Personal information
- Date of birth: 24 August 1995 (age 30)
- Place of birth: Villeurbanne, France
- Height: 1.73 m (5 ft 8 in)
- Position: Midfielder

Senior career*
- Years: Team / Apps / (Gls)
- 2015: Bourg-Péronnas
- Inverness Caledonian Thistle
- Edusport Academy
- New York Red Bulls II
- 2016–2017: Glacis United / 5 / (0)
- 2017–2018: Barbadás / 5 / (0)
- 2018: Åtvidabergs FF
- 2021–2022: ASD Virtus Cilento
- 2022–2023: IFK Malmö

International career
- Congo U17

= Yves Nyami =

Democratic Republic of the Congo footballer (born 1995)

Yves Nyami (born 24 August 1995) is a DR Congolese footballer who plays as a midfielder.

==Early life==
Nyami was born in Villeurbanne, France to a family with roots in Congo.

==Club career==
Nyami started his career with French lower league club Bourg-Péronnas.

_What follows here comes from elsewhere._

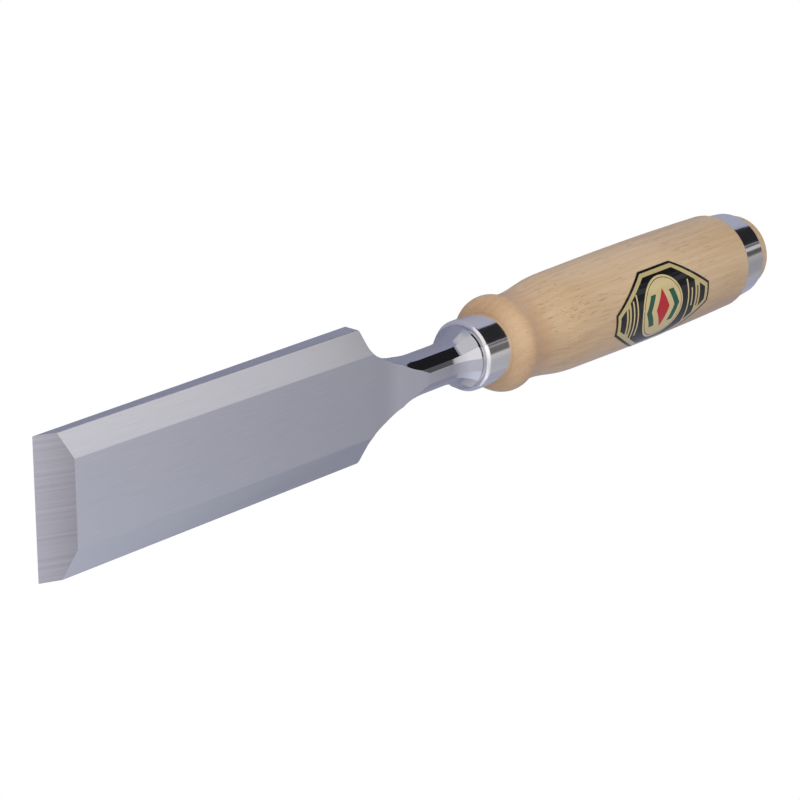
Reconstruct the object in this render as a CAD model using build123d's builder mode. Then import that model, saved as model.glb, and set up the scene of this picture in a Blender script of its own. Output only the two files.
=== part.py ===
from build123d import *
import os
from math import acos, cos, degrees, radians, sin, sqrt, tan

# Bevel-edged bench chisel with a turned wooden handle, a ferrule and a striking hoop.
# Frame: millimetres. The origin is the middle of the cutting edge, on the flat back.
# +X runs from the cutting edge to the struck end, +Y across the blade, +Z from the back to the bevelled face.

# ---- Driving dimensions: blade ----
blade_width = 40.0
blade_length = 116.5  # cutting edge to the shoulder corners
grinding_angle = 25.0  # primary bevel against the flat back
edge_thickness = 4.3  # where the top face, run out, is over the cutting edge
shoulder_thickness = 7.2  # at the shoulder corners
edge_land = 2.6  # upright side of the blade at the cutting edge
shoulder_land = 4.6  # upright side of the blade at the shoulder corners
side_bevel_width = 7.6  # seen from above

# ---- Driving dimensions: shoulders, neck, bolster and tang ----
shank_length = 46.0  # shoulder corners to the face that seats on the ferrule
axis_height = 3.8  # centre line of neck and handle above the flat back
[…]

He moved to Scotland to with Inverness Caledonian Thistle and Edusport Academy. Following a stint with New York Red Bulls II he made five appearances in the Gibraltar National League for Glacis United in the 2016–17 season.

In June 2017 it was announced he would join Barbadás, where he made five appearances in the Tercera División in the first half of the 2017–18 season.

In the summer of 2018 he signed with Swedish club Åtvidabergs FF, before leaving the club after a few weeks.

He joined Swedish side IFK Malmö from Italian club ASD Virtus Cilento in December 2022.

==International career==
Nyami played for the Congo U17 national team.

==Personal life==
Nyami started a car sales company in his hometown Lyon when he returned to France from Åtvidabergs FF.